Senin 15 Feb 2021 08:57 WIB

Kisah Kiai Cicit Santri Keraton Yogyakarta dan Brawijaya V

Hikmah keseharian Kiai Kauman, cicit santri Keraton Yogyakarta dan Brawijaya V.

Masjid dan Pesantren  Al-Manshur, Kauman, Wonosobo.
Foto:

Kiai Usil

KH Achmad Chaedar Idris, saya menyebutnya juga Kiai Kauman. Mungkin juga karena tinggalnya di pusat kota, pemikiran-pemikirannya demikian inklusif, terbuka. Yang jelas "gaul" juga. Ini bisa kita lihat dari karyanya. 

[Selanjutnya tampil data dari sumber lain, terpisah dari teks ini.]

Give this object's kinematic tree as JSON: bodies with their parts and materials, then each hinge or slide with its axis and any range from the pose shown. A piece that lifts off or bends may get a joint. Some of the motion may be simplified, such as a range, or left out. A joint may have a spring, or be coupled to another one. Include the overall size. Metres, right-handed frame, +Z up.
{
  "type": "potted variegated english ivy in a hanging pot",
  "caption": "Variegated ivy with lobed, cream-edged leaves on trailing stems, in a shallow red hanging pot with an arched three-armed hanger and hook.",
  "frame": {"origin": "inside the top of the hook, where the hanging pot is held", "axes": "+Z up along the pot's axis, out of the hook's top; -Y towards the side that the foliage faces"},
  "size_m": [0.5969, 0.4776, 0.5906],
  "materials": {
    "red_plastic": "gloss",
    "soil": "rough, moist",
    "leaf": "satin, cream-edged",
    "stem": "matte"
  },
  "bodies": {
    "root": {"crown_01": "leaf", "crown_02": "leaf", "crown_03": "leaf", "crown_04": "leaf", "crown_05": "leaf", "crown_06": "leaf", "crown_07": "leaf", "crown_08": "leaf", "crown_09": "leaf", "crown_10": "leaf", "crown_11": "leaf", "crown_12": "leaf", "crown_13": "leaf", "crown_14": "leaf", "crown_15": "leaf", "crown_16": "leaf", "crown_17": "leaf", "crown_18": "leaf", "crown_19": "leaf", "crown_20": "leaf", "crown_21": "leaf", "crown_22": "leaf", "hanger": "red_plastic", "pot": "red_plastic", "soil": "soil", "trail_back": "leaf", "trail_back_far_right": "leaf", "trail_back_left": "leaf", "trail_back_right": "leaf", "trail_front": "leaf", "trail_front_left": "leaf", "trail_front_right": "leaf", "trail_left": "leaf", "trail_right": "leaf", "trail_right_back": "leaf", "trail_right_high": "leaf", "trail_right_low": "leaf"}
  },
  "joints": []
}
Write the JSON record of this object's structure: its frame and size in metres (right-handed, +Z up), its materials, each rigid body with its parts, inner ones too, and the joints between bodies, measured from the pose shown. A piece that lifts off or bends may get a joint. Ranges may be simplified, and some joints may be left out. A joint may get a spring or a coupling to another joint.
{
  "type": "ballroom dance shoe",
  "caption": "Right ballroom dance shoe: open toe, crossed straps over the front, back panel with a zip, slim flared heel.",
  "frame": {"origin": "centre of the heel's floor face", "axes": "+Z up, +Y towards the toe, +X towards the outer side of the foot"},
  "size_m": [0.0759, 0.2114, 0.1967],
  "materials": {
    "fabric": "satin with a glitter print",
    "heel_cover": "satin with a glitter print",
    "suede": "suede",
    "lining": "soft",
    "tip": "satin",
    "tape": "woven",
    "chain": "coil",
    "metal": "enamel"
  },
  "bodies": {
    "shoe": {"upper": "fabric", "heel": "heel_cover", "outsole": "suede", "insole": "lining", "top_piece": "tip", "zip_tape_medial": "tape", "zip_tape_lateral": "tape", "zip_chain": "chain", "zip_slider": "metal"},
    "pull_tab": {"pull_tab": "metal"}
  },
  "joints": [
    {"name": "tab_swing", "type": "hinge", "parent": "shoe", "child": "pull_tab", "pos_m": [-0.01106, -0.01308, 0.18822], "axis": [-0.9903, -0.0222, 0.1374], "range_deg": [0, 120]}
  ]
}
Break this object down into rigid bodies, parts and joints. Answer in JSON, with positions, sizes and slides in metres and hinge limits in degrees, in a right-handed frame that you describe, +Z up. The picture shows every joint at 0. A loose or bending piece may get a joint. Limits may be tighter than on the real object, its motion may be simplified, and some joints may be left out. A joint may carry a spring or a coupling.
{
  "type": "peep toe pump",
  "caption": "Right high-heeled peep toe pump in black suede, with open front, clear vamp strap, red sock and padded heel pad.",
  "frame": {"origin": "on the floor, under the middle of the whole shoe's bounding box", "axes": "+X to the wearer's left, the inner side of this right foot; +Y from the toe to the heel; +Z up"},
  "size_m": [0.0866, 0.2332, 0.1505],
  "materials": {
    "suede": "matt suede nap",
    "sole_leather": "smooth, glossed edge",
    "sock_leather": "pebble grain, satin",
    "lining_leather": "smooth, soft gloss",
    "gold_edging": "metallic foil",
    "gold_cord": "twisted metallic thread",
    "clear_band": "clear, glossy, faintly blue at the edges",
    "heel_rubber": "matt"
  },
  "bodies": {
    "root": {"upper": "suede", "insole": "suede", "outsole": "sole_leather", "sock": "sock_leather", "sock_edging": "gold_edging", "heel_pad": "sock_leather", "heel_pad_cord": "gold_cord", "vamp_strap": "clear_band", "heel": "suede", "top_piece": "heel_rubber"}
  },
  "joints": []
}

Terbilang, kiai Kauman itu sangat produktif. Tulisan-tulisannya telah diterbitkan. Ada dua buku, buah karyanya, yaitu Keris Kang Trontong (2019) dan Kang Trontong & Odah (2020). Semua itu berasal dari status Facebook-nya. Yang pertama, tulisan sepanjang 2014-2015. Yang kedua, selama Januari-Desember 2019. Katanya, sedang disiapkan lagi buku yang ketiga.

Membaca karyanya, kita akan mudah simpulkan, kreativitasnya luar biasa. Memang hanya catatan harian. Tapi yang jelas beda dengan catatan hariannya Ahmad Wahib (w.1973) yang terlalu "serius" mempertanyakan berbagai hal itu.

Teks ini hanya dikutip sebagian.